Intel is in very dire straits, and as such, the company needs investments and partnerships more than anything. Today, NVIDIA and Intel announced just such a partnership, in which NVIDIA will invest $5 billion into the troubled chip giant, while the two companies will develop products that combine Intel’s x86 processors with NVIDIA’s GPUs.
For data centers, Intel will build NVIDIA-custom x86 CPUs that NVIDIA will integrate into its AI infrastructure platforms and offer to the market.
For personal computing, Intel will build and offer to the market x86 system-on-chips (SOCs) that integrate NVIDIA RTX GPU chiplets. These new x86 RTX SOCs will power a wide range of PCs that demand integration of world-class CPUs and GPUs.
↫ NVIDIA press release
My immediate reaction to this news was to worry about the future of Intel’s ARC graphics efforts. Just as the latest crop of their ARC GPUs have received a ton of good press and positive feedback, with some of their cards becoming the go-to suggestion for a budget-friendly but almost on-par alternative to offerings from NVIDIA and AMD, it would be a huge blow to user choice and competition if Intel were to abandon the effort.
I think this news pretty much spells the end for the ARC graphics effort. Making dedicated GPUs able to compete with AMD and NVIDIA must come at a pretty big financial cost for Intel, and I wouldn’t be surprised if they’ve been itching to find an excuse to can the whole project. With NVIDIA GPUs fulfilling the role of more powerful integrated GPUs, all Intel really needs is a skeleton crew developing the basic integrated GPUs for cheaper and non-gaming oriented devices, which would be a lot cheaper to maintain.
For just $5 billion dollars, NVIDIA most likely just eliminated a budding competitor in the GPU space. That’s cheap.
I think your looking at this backwards Thom.
This isnt about adding Nvidia to intel chips its about adding intel (x86) to Nvidia chips.
This allows Nvidia to take advantage of Linux and other solutions already optimised for x86.
Think the Jetson Orin Nano Super but compatible with everything and scalable into enterprise solutions.
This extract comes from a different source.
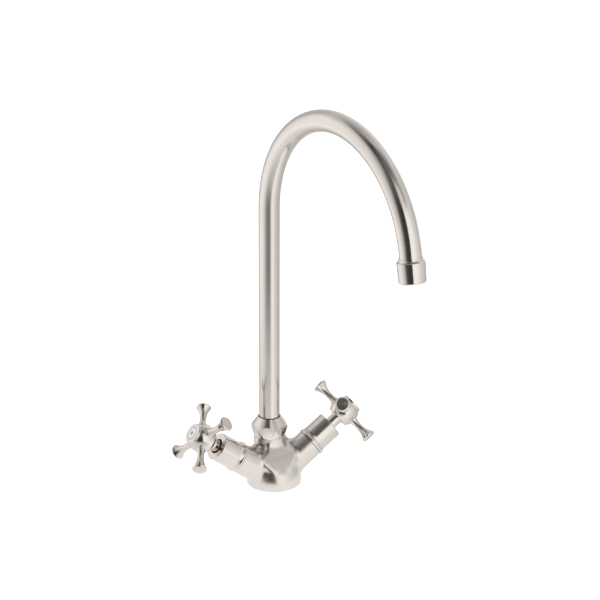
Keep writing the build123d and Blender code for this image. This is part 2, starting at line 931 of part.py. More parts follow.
def make_handle_arms(side):
    rim_place = handle_reach - handle_rim_inset
    with BuildPart() as arms:
        for quarter in range(4):
            spoke = handle_frame(side, quarter)
            with BuildSketch(half_plane(spoke)):
                with BuildLine():
                    stub = Polyline(
                        (0, handle_seat_radius - handle_thread_length),
                        (handle_thread_diameter / 2, handle_seat_radius - handle_thread_length),
                        (handle_thread_diameter / 2, handle_seat_radius),
                        (handle_base_diameter / 2, handle_seat_radius),
                    )
                    waist = (handle_waist_diameter / 2, handle_waist_reach)
                    root = TangentArc(waist, stub @ 1, tangent=(0, -1))
                    flare_start = (handle_flare_diameter / 2, handle_flare_reach)
                    swell = TangentArc(waist, flare_start, tangent=(0, 1))
                    bell = TangentArc(
                        swell @ 1, (handle_rim_diameter / 2, rim_place), tangent=swell % 1
                    )
                    lip = TangentArc(
                        bell @ 1, (handle_face_diameter / 2, handle_reach), tangent=(0, 1)
                    )
                    Polyline(
                        lip @ 1,
                        (0, handle_reach + handle_face_dome),
                        (0, handle_seat_radius - handle_thread_length),
                    )
                make_face()
            revolve(axis=axis_of(spoke))
    save(arms, f"{side}_handle_arms")


def make_handle_screw(side):
    frame = arm_frame(side)
    with BuildPart() as screw:
        head_top = web_top + screw_head_height
        revolve(
            outline(
                frame,
                (0, web_top - handle_screw_length),
                (handle_screw_diameter / 2, web_top - handle_screw_length),
                (handle_screw_diameter / 2, web_top),
                (screw_head_diameter / 2, web_top),
                (screw_head_diameter / 2, head_top - screw_slot_width),
                (screw_head_diameter / 2 - screw_slot_width, head_top),
                (0, head_top),
            ),
            axis=axis_of(frame),
        )
        with BuildSketch(frame.offset(head_top - screw_slot_depth)):
            Rectangle(screw_head_diameter, screw_slot_width)
        extrude(amount=screw_slot_depth, mode=Mode.SUBTRACT)
    save(screw, f"{side}_handle_screw")


def make_index(side):
    frame = arm_frame(side)
    with BuildPart() as ring:
        with BuildSketch(half_plane(frame)):
            with BuildLine():
                boss = index_boss_diameter / 2
                inside = counterbore_diameter / 2
                rim = index_diameter / 2
                back = Polyline(
                    (inside, hub_front - index_boss_length + screw_gap),
                    (boss, hub_front - index_boss_length + screw_gap),
                    (boss, hub_front),
                    (rim, hub_front),
                    (rim, index_top - index_edge_radius),
                )
                edge = RadiusArc(back @ 1, (rim - index_edge_radius, index_top), -index_edge_radius)
                Polyline(
                    edge @ 1,
                    (index_recess_diameter / 2, index_top),
                    (index_recess_diameter / 2, button_place),
                    (inside, button_place),
                    back @ 0,
                )
            make_face()
        revolve(axis=axis_of(frame))
    save(ring, f"{side}_index_ring")
    with BuildPart() as button:
        radius = index_recess_diameter / 2 - screw_gap
        with BuildSketch(half_plane(frame)):
            with BuildLine():
                flat = Polyline((0, button_place), (radius, button_place), (radius, index_top))
                crown = TangentArc(
                    (0, index_top + button_dome), flat @ 1, tangent=(1, 0)
                )
                Line(crown @ 0, flat @ 0)
            make_face()
        revolve(axis=axis_of(frame))
    save(button, f"{side}_index_button")


os.makedirs("parts", exist_ok=True)
make_body()
make_base_seal()
make_tube()
make_spigot()
make_spout_o_rings()
make_bearings()
make_spout_nut()
make_nozzle_ring()
make_aerator()
for side in sides:
    make_seat_seal(side)
    make_fixed_disc(side)
    make_moving_disc(side)
    make_spindle(side)
    make_spindle_o_rings(side)
    make_thrust_washer(side)
    make_circlip(side)
    make_valve_body(side)
    make_valve_o_ring(side)
    make_bonnet(side)
    make_hub(side)
    make_handle_arms(side)
    make_handle_screw(side)
    make_index(side)
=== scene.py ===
import bpy, json, math
from mathutils import Matrix, Quaternion, Vector

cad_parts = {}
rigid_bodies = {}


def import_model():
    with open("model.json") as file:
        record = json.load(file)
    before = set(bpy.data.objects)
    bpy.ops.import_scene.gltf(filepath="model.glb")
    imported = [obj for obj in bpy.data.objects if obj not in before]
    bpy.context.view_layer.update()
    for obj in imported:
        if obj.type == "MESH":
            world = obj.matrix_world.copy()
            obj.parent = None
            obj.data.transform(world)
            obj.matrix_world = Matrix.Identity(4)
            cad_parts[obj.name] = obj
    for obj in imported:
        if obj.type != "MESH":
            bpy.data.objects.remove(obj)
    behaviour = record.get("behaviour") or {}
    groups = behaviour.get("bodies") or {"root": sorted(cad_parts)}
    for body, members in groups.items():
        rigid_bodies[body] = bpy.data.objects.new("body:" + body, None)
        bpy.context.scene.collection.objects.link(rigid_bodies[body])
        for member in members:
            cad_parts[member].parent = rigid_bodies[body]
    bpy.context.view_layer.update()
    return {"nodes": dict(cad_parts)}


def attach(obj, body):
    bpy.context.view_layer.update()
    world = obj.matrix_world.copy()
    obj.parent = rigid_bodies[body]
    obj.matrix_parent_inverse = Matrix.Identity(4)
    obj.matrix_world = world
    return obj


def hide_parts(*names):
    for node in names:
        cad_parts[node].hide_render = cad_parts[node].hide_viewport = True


for left in list(bpy.data.objects):
    bpy.data.objects.remove(left)

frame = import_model()
nodes = frame["nodes"]
bpy.ops.object.select_all(action="DESELECT")
print("frame loaded,", len(nodes), "nodes")

# metres and degrees; the valve arms lean out from the body to both sides
place = {
    "armLean": 36.1,
    "armStart": Vector((0, 0, 0.005)),
    "neckBack": 0.0105,
    "nozzleWay": Vector((0.0274, -0.1611, -0.9866)),
}
up = Vector((0, 0, 1))


def armWay(side):
    lean = math.radians(place["armLean"])
    return Vector((side * math.cos(lean), 0, math.sin(lean)))


def wayFrom(azimuth, elevation):
    # from the tap to someone who stands that far round from the front and that high
    az, el = math.radians(azimuth), math.radians(elevation)
    return Vector((math.sin(az) * math.cos(el), -math.cos(az) * math.cos(el), math.sin(el)))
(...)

Add a power supply and you have a fully functional AI system. Or a games console. Or Or Or that runs on Linux and is fully compatible with existing software.
Exactly. When you look at this carefully, this is a desperate move by NVidia. Given recent events with China and the fact that Arc is pretty much destroying NVidia’s in price/performance.
NVidia wants to ensure their proprietary platform still has a market share. What better way than to have it already available on the CPU’s everyone uses?
We are of course unaware of the details, but I doubt Intel’s going to drop Arc. I see this as a move that ultimately benefits Intel more.
This of course spells the end of AMD. Good riddance.
AMD’s APU are quite good and well integrated. No so with Nvidia’s Optimus.